Requirement
The data must be returned in full and exactly as given.

Scripts that build objects:
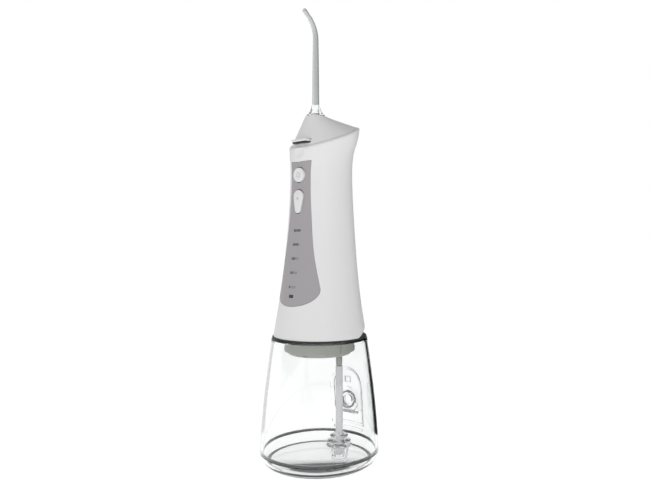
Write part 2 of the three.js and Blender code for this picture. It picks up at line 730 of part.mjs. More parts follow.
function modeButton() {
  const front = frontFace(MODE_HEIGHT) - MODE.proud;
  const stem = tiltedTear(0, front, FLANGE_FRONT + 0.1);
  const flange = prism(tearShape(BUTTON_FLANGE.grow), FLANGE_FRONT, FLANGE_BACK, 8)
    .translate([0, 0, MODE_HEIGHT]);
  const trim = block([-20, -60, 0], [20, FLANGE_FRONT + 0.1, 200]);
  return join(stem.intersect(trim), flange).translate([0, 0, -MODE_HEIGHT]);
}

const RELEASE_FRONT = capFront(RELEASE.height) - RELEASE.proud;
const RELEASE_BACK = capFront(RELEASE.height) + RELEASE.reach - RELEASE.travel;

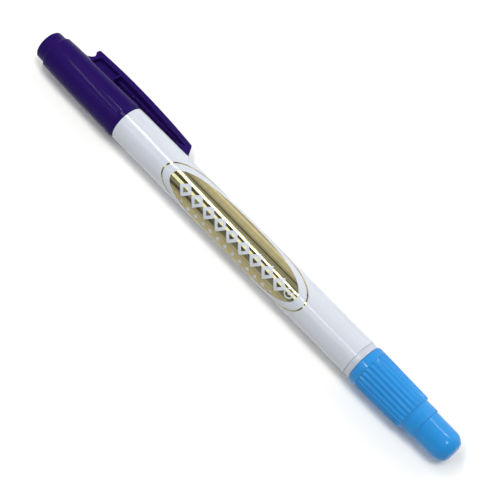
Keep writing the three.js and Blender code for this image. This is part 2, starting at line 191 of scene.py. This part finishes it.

The completed task
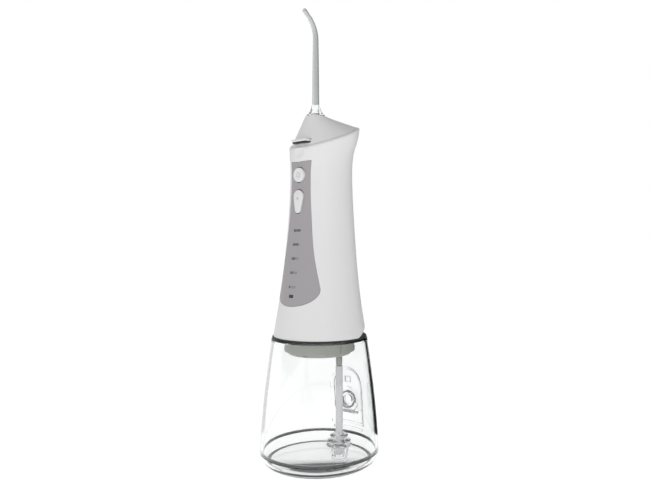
Write part 2 of the three.js and Blender code for this picture. It picks up at line 730 of part.mjs. More parts follow.
function modeButton() {
  const front = frontFace(MODE_HEIGHT) - MODE.proud;
  const stem = tiltedTear(0, front, FLANGE_FRONT + 0.1);
  const flange = prism(tearShape(BUTTON_FLANGE.grow), FLANGE_FRONT, FLANGE_BACK, 8)
    .translate([0, 0, MODE_HEIGHT]);
  const trim = block([-20, -60, 0], [20, FLANGE_FRONT + 0.1, 200]);
  return join(stem.intersect(trim), flange).translate([0, 0, -MODE_HEIGHT]);
}

const RELEASE_FRONT = capFront(RELEASE.height) - RELEASE.proud;
const RELEASE_BACK = capFront(RELEASE.height) + RELEASE.reach - RELEASE.travel;

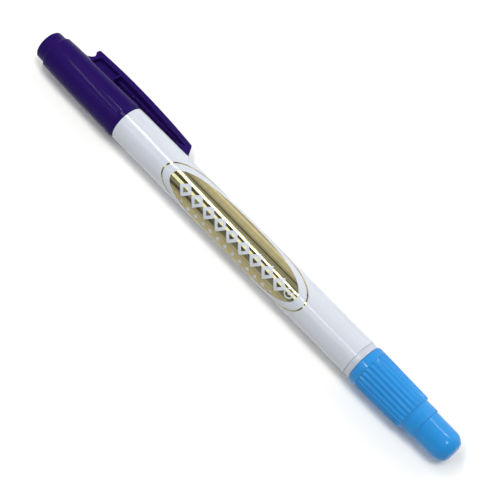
Keep writing the three.js and Blender code for this image. This is part 2, starting at line 191 of scene.py. This part finishes it.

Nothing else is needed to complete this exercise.